Local post-hardcore band And Now The Weather recently released their second EP, which shows progression in their art of thoughtful lyrics alongside designed ambience and heavy moments. Following up 2014’s Mind/Media, Childhood’s themes are humanistic and personal, and work well being delivered in spoken words and shouts with intricate instrumentals all around.
Much of Childhood stands out due to its layers of guitar riffs, which range from the jangly and quick to the atmospheric and relaxed. Vocalist Caleb Delp peppers his thoughts in with varied emotion, often seeking wisdom in retrospection or getting angry with the problems of today. The drums are generally forceful and usher in many of the time changes with tricky fills, while the bass often lays back to provide deep textures to the mix. The ideas brought forth on Childhood revolve around coming to terms with how the world actually is, after being given high hopes and beliefs about human nature in your early years. For example, “Headlights” opens the EP with a ghostly riff, and the lyrics use headlights that shine through house windows as a metaphor for how our actions can permeate through the world around us more than we normally think.

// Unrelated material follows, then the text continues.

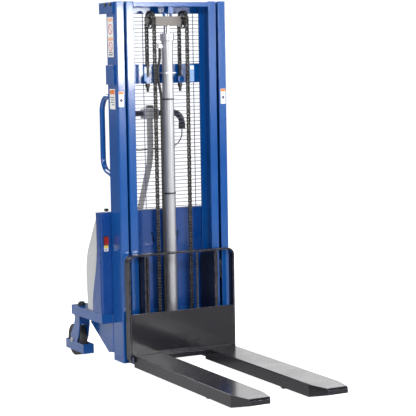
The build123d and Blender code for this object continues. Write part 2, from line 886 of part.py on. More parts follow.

Some of the band’s best moments come and go quickly towards the end of “Nightmares,” with a short onslaught of noisy riffs, clamoring drums, and a hoarse shout, among more ambient moments. That track is one of the most forthright of the bunch, but the band also gets particularly concerned with humanity’s ills on the EP-closer, “Xenophobia.” The instrumentals convey a sense of grief, and Delp discusses the disgusting amount of racism that is prevalent around us, singing “the problem is a disconnection, a societal infection.” The song climbs a sonic hill to feel grandiose, and gang vocals come in to emphasize their feelings on recent, unavoidable headlines, “the fact that I know who the shooter was is why this is getting old.” A lot of the lyrics are cathartic in nature, expressing feelings of disappointment or desire for change, but And Now The Weather does show regard for the beauty of possibility on “Birth.” In stripped-down acoustic fashion the song feels up-close and personal, and Delp breaks down the fascinating state of existence that is so often taken for granted, “If you think about it, the chances of me being here are completely absurd / stuck somewhere between the moon, the sun, and spoken word.”
Overall, Childhood tugs at your emotions with earnest ideas and complex instrumentation. The band shows a lot of potential, and changes up their sound very often within the just under 20-minute EP. And Now The Weather has creative talent and their heads in the right place, and with a more focused sound and tighter songwriting they could be even more successful with their emotive post-hardcore.